> THE REQUEST
Copy out every line containing the word "object".
═════ PROVIDED RECORDS ═════
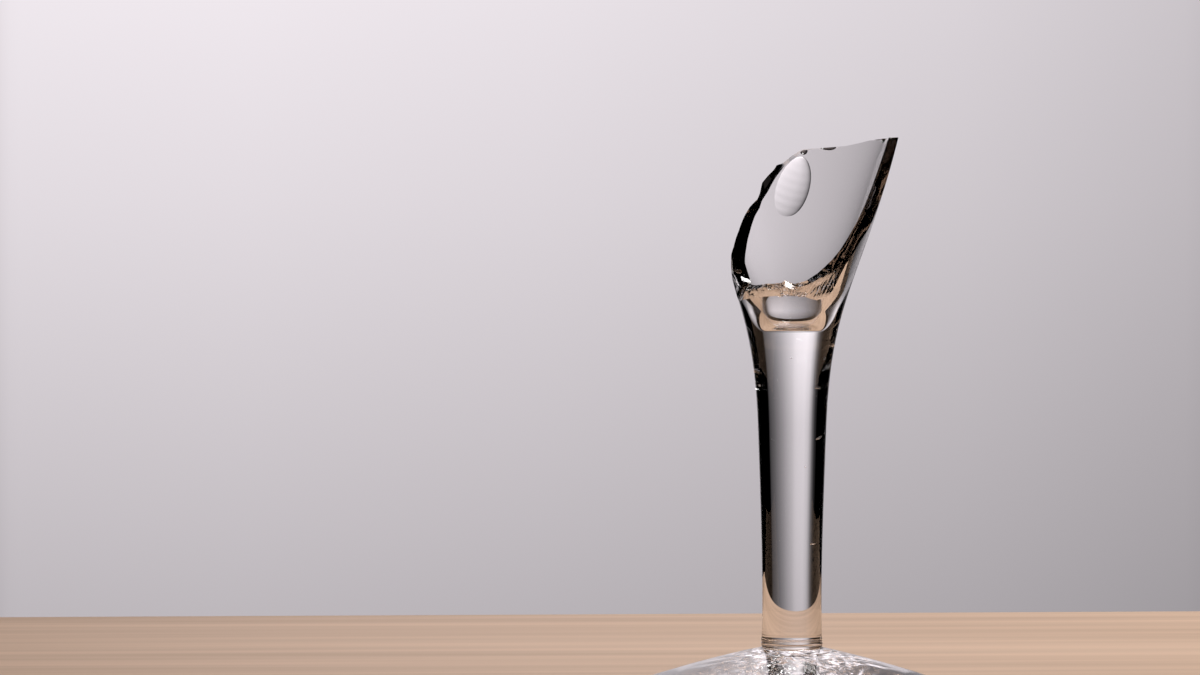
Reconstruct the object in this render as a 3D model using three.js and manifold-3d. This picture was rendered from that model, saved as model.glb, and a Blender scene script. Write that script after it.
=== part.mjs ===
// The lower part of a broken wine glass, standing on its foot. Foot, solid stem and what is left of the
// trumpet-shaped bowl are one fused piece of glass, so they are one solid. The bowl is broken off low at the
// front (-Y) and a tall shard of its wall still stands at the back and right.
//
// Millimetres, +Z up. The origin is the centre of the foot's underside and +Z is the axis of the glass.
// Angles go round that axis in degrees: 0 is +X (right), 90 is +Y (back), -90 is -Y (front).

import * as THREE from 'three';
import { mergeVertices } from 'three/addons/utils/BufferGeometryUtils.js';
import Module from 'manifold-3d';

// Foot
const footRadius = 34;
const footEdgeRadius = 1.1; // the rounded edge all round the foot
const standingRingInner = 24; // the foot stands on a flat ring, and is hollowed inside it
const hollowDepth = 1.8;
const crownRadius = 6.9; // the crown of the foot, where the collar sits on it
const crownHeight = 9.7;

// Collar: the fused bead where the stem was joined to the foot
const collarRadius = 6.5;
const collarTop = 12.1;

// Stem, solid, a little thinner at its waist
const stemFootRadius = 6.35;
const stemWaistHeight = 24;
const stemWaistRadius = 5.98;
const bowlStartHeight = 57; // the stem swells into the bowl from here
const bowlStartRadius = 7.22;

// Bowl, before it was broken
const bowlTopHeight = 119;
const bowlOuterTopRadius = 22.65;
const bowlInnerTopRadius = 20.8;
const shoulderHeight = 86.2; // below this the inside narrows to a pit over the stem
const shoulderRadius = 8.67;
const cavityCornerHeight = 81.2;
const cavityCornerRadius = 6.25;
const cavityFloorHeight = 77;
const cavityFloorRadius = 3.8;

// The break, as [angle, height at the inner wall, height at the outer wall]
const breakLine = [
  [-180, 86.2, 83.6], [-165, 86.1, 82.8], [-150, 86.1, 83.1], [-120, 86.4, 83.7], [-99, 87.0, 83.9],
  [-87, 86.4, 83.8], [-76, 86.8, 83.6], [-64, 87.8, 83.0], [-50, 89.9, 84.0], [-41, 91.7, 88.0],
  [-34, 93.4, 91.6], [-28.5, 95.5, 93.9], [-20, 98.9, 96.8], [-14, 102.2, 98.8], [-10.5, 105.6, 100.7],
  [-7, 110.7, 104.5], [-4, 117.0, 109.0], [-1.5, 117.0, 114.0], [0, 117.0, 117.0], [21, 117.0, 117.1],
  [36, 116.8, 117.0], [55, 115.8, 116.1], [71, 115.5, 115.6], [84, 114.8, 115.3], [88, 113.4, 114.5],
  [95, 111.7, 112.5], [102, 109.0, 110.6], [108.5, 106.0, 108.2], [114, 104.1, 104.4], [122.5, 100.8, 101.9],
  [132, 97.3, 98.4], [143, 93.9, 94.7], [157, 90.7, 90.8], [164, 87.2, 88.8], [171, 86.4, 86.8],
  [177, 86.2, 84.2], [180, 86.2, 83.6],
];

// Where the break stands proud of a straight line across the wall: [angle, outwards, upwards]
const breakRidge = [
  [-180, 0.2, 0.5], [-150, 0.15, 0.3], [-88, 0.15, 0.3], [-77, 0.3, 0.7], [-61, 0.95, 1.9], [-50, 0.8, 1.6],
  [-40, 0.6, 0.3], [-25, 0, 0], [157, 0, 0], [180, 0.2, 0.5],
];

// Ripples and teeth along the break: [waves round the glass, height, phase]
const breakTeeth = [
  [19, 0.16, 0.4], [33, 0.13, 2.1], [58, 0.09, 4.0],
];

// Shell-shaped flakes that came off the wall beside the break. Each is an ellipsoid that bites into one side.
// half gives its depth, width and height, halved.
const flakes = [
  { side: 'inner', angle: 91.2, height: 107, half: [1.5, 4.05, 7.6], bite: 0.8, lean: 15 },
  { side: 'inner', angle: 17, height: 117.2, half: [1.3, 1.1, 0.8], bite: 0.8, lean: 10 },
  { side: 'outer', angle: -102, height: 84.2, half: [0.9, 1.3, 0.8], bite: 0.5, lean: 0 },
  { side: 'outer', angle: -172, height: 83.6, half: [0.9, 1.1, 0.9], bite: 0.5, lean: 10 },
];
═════
═════ PROVIDED RECORDS ═════
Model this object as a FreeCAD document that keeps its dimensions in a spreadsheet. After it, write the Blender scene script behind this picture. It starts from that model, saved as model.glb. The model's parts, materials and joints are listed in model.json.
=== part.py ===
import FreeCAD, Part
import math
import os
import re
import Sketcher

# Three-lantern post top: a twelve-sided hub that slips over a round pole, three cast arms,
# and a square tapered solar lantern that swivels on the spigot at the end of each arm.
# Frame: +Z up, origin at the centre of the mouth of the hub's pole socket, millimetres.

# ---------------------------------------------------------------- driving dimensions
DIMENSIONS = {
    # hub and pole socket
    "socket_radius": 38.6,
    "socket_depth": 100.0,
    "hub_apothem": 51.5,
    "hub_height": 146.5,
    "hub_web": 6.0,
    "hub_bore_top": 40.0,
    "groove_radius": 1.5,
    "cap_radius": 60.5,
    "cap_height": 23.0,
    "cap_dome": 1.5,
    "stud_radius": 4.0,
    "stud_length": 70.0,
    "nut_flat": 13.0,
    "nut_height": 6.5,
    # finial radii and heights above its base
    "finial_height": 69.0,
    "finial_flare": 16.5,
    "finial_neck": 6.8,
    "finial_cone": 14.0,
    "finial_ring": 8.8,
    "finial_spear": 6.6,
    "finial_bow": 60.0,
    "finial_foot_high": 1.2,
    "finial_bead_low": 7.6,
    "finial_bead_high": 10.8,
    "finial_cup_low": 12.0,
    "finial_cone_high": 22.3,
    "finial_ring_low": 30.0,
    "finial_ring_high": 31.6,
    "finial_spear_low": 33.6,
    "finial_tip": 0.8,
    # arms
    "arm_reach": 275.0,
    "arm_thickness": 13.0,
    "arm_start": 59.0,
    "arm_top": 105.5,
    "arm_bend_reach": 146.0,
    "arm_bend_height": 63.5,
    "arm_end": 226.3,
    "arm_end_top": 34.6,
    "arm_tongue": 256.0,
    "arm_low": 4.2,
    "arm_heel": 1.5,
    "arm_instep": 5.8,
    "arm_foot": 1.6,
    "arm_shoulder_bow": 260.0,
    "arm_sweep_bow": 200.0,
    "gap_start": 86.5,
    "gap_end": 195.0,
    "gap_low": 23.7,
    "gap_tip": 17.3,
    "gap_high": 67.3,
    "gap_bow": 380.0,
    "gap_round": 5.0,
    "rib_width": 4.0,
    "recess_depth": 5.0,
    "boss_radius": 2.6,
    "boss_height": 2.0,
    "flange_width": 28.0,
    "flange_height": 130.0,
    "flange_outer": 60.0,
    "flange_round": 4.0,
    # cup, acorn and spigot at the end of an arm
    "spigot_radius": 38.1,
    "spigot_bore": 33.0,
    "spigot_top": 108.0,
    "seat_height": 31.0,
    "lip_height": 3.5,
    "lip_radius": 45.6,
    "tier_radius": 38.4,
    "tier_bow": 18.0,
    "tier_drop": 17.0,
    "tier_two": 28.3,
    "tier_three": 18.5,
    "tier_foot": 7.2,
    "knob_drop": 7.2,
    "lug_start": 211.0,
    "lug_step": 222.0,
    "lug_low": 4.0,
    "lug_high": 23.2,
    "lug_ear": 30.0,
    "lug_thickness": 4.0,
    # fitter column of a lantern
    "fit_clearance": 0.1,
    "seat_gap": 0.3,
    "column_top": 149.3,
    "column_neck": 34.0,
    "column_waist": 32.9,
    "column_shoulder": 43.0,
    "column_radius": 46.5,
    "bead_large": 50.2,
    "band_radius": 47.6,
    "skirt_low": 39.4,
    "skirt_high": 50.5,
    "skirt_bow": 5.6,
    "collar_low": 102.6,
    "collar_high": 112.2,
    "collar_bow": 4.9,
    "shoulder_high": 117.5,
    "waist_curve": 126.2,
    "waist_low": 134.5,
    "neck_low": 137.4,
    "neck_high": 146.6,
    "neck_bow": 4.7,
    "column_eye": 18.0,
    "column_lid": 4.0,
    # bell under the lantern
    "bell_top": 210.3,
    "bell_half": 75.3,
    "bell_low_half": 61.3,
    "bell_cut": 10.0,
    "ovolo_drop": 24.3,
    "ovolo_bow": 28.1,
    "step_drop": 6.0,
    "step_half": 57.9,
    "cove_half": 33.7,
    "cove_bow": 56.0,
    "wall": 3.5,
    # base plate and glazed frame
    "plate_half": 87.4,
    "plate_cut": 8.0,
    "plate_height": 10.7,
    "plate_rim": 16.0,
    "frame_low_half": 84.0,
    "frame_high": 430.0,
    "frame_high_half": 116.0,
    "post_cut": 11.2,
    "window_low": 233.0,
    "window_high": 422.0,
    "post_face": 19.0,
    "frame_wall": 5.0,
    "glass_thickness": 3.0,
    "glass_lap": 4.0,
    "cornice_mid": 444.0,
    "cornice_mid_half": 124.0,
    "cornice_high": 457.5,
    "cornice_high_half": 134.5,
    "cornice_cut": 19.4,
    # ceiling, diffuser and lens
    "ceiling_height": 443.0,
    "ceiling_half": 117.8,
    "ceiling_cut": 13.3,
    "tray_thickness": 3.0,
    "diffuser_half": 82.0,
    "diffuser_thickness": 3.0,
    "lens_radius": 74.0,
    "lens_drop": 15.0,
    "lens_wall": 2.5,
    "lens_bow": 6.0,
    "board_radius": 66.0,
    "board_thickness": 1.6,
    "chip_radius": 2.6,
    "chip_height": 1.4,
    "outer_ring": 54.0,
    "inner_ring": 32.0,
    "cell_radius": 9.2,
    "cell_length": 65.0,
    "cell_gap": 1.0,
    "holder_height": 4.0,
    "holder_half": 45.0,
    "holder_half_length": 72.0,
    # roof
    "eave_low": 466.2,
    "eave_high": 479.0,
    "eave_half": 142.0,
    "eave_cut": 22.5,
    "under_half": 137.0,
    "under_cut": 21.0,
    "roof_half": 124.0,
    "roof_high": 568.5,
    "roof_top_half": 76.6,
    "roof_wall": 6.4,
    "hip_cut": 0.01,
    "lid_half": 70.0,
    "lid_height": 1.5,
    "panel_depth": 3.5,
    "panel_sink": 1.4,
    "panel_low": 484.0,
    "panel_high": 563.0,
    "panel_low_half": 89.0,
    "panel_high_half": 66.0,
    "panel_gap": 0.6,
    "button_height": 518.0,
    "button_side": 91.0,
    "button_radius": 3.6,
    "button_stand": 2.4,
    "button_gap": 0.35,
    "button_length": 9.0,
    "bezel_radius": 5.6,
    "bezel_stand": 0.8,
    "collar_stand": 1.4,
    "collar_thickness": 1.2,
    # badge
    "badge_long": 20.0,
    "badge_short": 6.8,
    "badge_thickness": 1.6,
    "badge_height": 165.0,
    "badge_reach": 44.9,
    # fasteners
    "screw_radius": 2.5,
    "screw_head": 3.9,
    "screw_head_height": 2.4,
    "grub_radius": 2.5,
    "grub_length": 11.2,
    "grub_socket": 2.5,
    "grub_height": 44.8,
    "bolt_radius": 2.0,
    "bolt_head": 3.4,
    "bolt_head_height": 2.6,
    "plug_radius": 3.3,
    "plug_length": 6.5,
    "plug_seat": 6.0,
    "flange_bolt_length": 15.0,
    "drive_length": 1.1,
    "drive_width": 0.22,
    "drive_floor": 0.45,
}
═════
> COMPLETE RESPONSE
Reconstruct the object in this render as a 3D model using three.js and manifold-3d. This picture was rendered from that model, saved as model.glb, and a Blender scene script. Write that script after it.
Model this object as a FreeCAD document that keeps its dimensions in a spreadsheet. After it, write the Blender scene script behind this picture. It starts from that model, saved as model.glb. The model's parts, materials and joints are listed in model.json.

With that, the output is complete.